• Task description: Below this line is a set of entries; quote exactly the lines from the line that contains "bore = insert_centre" to the line that contains "zip(*points))), Vector(map(max, zip(*points)))", both lines included.

Raw records:
● ● ●
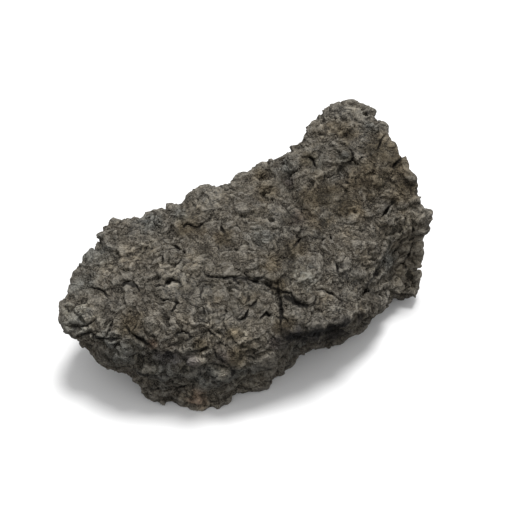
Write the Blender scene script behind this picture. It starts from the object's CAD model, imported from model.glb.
"""A rough weathered rock on a pale floor, in soft studio light.

Metres, +Z up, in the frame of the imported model, whose origin is on the floor under the middle of the
rock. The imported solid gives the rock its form. A fine skin is grown from that solid, and the stone's own
relief is worked into it: swells, chips with crevices between them, crumpled folds, pores, furrows, pits
and knolls. Places on the side that is seen from the station are given by their position on the station's
sighting grid, where one unit is 1 mm on the rock.
"""

import math
from itertools import product

import bpy
import numpy as np
from mathutils import Matrix, Vector
from mathutils.kdtree import KDTree


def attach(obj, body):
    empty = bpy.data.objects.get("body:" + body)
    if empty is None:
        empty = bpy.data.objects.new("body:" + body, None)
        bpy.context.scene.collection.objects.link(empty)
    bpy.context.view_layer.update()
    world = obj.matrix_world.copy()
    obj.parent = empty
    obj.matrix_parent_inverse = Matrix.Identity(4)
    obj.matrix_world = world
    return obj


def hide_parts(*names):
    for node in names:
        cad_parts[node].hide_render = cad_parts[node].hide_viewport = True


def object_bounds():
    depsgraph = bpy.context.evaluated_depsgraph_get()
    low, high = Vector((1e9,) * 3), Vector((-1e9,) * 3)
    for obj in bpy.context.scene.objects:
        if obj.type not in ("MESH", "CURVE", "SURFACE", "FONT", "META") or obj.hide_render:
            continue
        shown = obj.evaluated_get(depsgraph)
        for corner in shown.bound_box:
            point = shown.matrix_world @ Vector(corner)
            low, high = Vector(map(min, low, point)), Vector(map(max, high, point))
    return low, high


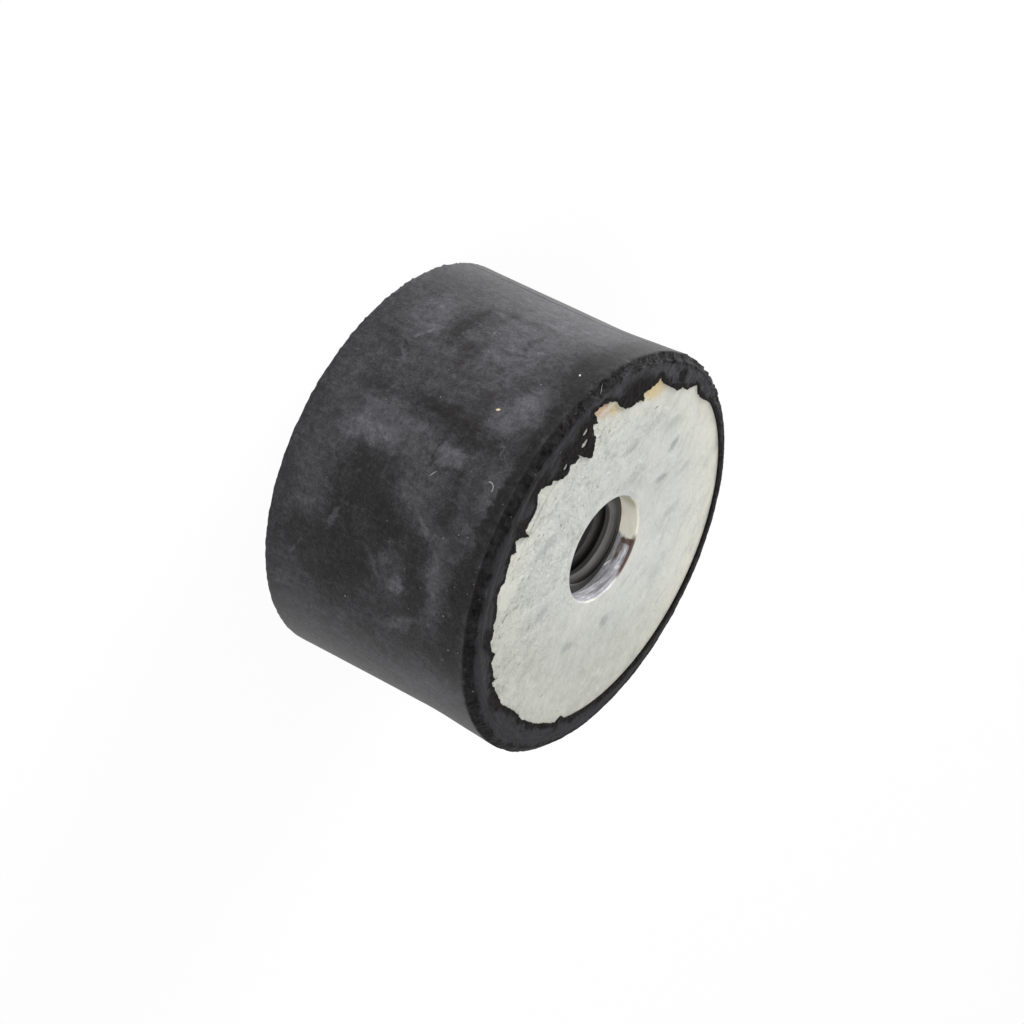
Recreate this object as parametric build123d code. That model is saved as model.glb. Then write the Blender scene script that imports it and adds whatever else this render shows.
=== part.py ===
from build123d import *
import os
from math import cos, radians, sin

os.makedirs("parts", exist_ok=True)

# Rubber body, in millimetres. It stands on its sole, with the steel plate on top.
body_diameter = 25.0        # widest, at the parting line where the mould closed
body_height = 15.0          # from the sole to the top of the lip
waist_inset = 0.3           # how far the free rubber has shrunk in from the parting line
flare_height = 4.4          # the stretch under the parting line that widens towards the plate
flare_blend_radius = 30.0   # the soft bend where the waist turns into the flare
band_height = 0.4           # the trimmed band above the parting line
band_inset = 0.4            # how far that band leans in

# Lip, the skin of rubber that laps over the plate's rim
lip_thickness = 0.15
rim_wall = 0.9              # rubber outside the plate's rim, if the insert sat central

# Steel insert: the plate and the bush behind it
insert_shift = 0.4          # the insert lay this far off centre in the mould, towards -X
plate_thickness = 1.2
plate_hole_diameter = 6.6   # clears an M6 screw
hole_edge_radius = 0.12     # the rolled edge that punching leaves
bush_diameter = 10.0
bush_length = 6.6
bush_floor = 1.0            # steel left under the blind bore
bush_edge_radius = 0.6
thread_diameter = 6.0       # M6
thread_pitch = 1.0
mouth_chamfer = 0.25        # lead-in of the thread

# Torn edge of the lip: the angle in degrees round the insert, then how far the rubber covers
# the plate, inwards from the plate's rim. A tongue reaches far in, a notch only a little way.
torn_edge = [
    (160.0, 0.55), (163.0, 0.75), (166.0, 0.95), (170.5, 1.00), (172.5, 0.75), (174.0, 0.65),
    (176.0, 0.90), (179.0, 1.35), (182.0, 1.25), (185.5, 1.60), (188.0, 1.50), (193.0, 1.45),
    (197.0, 1.20), (198.0, 0.95), (199.6, 0.95), (200.3, 1.25), (205.0, 1.55), (207.5, 1.60),
    (206.9, 1.90), (205.9, 2.20), (208.2, 2.05), (211.0, 2.10), (213.5, 2.20), (217.5, 2.10),
    (220.7, 1.65), (222.2, 1.25), (226.0, 0.80), (229.5, 0.60), (234.2, 0.52), (233.4, 1.00),
    (232.8, 1.55), (235.5, 1.25), (235.4, 1.90), (234.4, 2.50), (235.4, 2.75), (237.6, 3.60),
    (238.8, 3.50), (242.0, 2.95), (245.0, 2.15), (244.6, 2.50), (247.0, 2.55), (249.5, 2.20),
    (250.3, 2.45), (253.0, 2.55), (256.7, 2.00), (257.8, 1.55), (259.2, 1.65), (260.6, 1.20),
    (262.5, 0.85), (264.5, 0.85), (267.2, 1.40), (270.0, 1.55), (276.0, 1.45), (277.6, 2.10),
    (278.3, 1.20), (280.0, 0.85), (283.3, 1.42), (283.9, 0.95), (287.5, 1.05), (293.3, 1.20),
    (294.2, 0.85), (297.0, 0.80), (305.8, 1.10), (307.0, 0.88), (310.0, 1.05), (313.0, 0.77),
    (317.0, 0.85), (319.8, 1.15), (321.5, 0.85), (329.5, 0.85), (330.3, 0.62), (338.0, 0.73),
    (343.0, 0.70), (351.0, 0.94), (356.5, 0.94), (359.0, 0.75), (370.0, 0.65), (382.5, 0.45),
    (385.0, 0.85), (387.0, 0.52),
]
moulded_edge_middle = (75.0, 0.12)   # the rest of the edge is whole, one arc through here

# Windows torn through the tongues: angle, cover, length round the rim, width
torn_windows = [
    (239.0, 1.30, 0.50, 0.42),
    (240.3, 2.05, 0.74, 0.46),
    (251.4, 1.95, 0.46, 0.46),
]

body_radius = body_diameter / 2
waist_radius = body_radius - waist_inset
band_top_radius = body_radius - band_inset
parting_height = body_height - band_height
plate_radius = body_radius - rim_wall
plate_face = body_height - lip_thickness
plate_back = plate_face - plate_thickness
bush_radius = bush_diameter / 2
tap_radius = (thread_diameter - thread_pitch) / 2
insert_centre = Pos(-insert_shift, 0)


def rubber_profile():
    """Half section of the body, from the axis out to the sharp edge of the sole and up to the lip."""
    flare_start = (waist_radius, parting_height - flare_height)
    outline = Polyline(
        (0, 0),
        (waist_radius, 0),
        flare_start,
        (body_radius, parting_height),
        (band_top_radius, body_height),
        (0, body_height),
        close=True,
    )
    section = make_face(outline)
    bend = section.vertices().sort_by_distance(flare_start)[0]
    section = fillet(bend, flare_blend_radius)
    return Plane.XZ * section


def on_plate(angle, cover):
    """A point of the lip: its angle round the insert and its cover over the plate."""
    reach = plate_radius - cover
    return (reach * cos(radians(angle)), reach * sin(radians(angle)))


def lip_opening():
    """What the lip leaves bare: the torn edge, closed by the arc that is still whole."""
    torn = Polyline(*[on_plate(angle, cover) for angle, cover in torn_edge])
    whole = ThreePointArc(torn @ 1, on_plate(*moulded_edge_middle), torn @ 0)
    opening = make_face(torn + whole)
    for angle, cover, length, width in torn_windows:
        window = Pos(*on_plate(angle, cover)) * Rot(0, 0, angle) * Ellipse(width / 2, length / 2)
        opening += window
    return opening


def plate_blank():
    """The plate before its hole is punched."""
    return insert_centre * extrude(Pos(0, 0, plate_back) * Circle(plate_radius), plate_thickness)


def bush_blank():
    """The bush before its bore is drilled, hanging from the back of the plate."""
    blank = insert_centre * extrude(Pos(0, 0, plate_back) * Circle(bush_radius), -bush_length)
    lower_edge = blank.edges().group_by(Axis.Z)[0]
    return fillet(lower_edge, min(bush_edge_radius, bush_floor))


def make_rubber_body():
    """One moulding, bonded round the insert, with its torn lip over the plate."""
    body = revolve(rubber_profile(), Axis.Z)
    bared = extrude(Pos(0, 0, plate_face) * insert_centre * lip_opening(), lip_thickness)
    return body - plate_blank() - bush_blank() - bared


def make_mounting_plate():
    """A blanked steel disc with a plain hole, its edges rolled over by the punch."""
    hole = insert_centre * extrude(
        Pos(0, 0, plate_back) * Circle(plate_hole_diameter / 2), plate_thickness
    )
    plate = plate_blank() - hole
    rims = plate.edges().filter_by(GeomType.CIRCLE)
    hole_rims = rims.filter_by(lambda rim: rim.radius < bush_radius)
    return fillet(hole_rims.sort_by(Axis.Z)[-1], hole_edge_radius)


def make_threaded_bush():
    """A round steel bush with a blind bore, at the size drilled for the thread."""
    bore_depth = bush_length - bush_floor
    bore = insert_centre * extrude(Pos(0, 0, plate_back) * Circle(tap_radius), -bore_depth)
    bush = bush_blank() - bore
    mouth = bush.edges().group_by(Axis.Z)[-1].sort_by(lambda rim: rim.radius)[0]
    return chamfer(mouth, mouth_chamfer)


pieces = {
    "rubber_body": make_rubber_body(),
    "mounting_plate": make_mounting_plate(),
    "threaded_bush": make_threaded_bush(),
}

for name, piece in pieces.items():
    export_step(piece, f"parts/{name}.step")
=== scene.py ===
# %% [markdown]
# # A rubber foot with a steel plate bonded into its end
# The part was built in CAD and packed, and its three pieces are loaded here as the frame.
# This lesson dresses them: the rubber gets its ragged edges, its torn lip and its dusty bloom,
# the plate its dull zinc, and the bush behind it a real thread.
# All sizes below are in millimetres and are multiplied by MM, because Blender works in metres.

from math import atan2, cos, degrees, exp, hypot, pi, radians, sin

import bpy
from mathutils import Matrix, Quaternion, Vector
from mathutils.kdtree import KDTree


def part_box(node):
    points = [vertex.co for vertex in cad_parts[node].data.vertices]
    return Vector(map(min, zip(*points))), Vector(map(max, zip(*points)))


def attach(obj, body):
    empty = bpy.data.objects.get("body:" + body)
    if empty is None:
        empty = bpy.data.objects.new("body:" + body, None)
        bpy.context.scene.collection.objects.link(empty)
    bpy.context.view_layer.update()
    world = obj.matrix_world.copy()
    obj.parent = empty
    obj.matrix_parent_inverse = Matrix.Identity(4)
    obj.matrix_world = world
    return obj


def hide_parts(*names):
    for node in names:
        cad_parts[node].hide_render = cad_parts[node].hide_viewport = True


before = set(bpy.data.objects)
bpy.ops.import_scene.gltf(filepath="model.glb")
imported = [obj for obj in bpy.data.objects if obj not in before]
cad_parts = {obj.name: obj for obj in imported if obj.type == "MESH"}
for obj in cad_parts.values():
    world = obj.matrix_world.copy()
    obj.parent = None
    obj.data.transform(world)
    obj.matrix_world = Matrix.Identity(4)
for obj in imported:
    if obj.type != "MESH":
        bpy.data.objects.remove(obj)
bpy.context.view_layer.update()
MM = 0.001
doubles = 0.0005 * MM       # points nearer than this are one point
hair = 0.01                 # mm, the slack in rules that pick points by their place
print("pieces of the part:", sorted(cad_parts))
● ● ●
• Expected answer:
    bore = insert_centre * extrude(Pos(0, 0, plate_back) * Circle(tap_radius), -bore_depth)
    bush = bush_blank() - bore
    mouth = bush.edges().group_by(Axis.Z)[-1].sort_by(lambda rim: rim.radius)[0]
    return chamfer(mouth, mouth_chamfer)


pieces = {
    "rubber_body": make_rubber_body(),
    "mounting_plate": make_mounting_plate(),
    "threaded_bush": make_threaded_bush(),
}

for name, piece in pieces.items():
    export_step(piece, f"parts/{name}.step")
=== scene.py ===
# %% [markdown]
# # A rubber foot with a steel plate bonded into its end
# The part was built in CAD and packed, and its three pieces are loaded here as the frame.
# This lesson dresses them: the rubber gets its ragged edges, its torn lip and its dusty bloom,
# the plate its dull zinc, and the bush behind it a real thread.
# All sizes below are in millimetres and are multiplied by MM, because Blender works in metres.

from math import atan2, cos, degrees, exp, hypot, pi, radians, sin

import bpy
from mathutils import Matrix, Quaternion, Vector
from mathutils.kdtree import KDTree


def part_box(node):
    points = [vertex.co for vertex in cad_parts[node].data.vertices]
    return Vector(map(min, zip(*points))), Vector(map(max, zip(*points)))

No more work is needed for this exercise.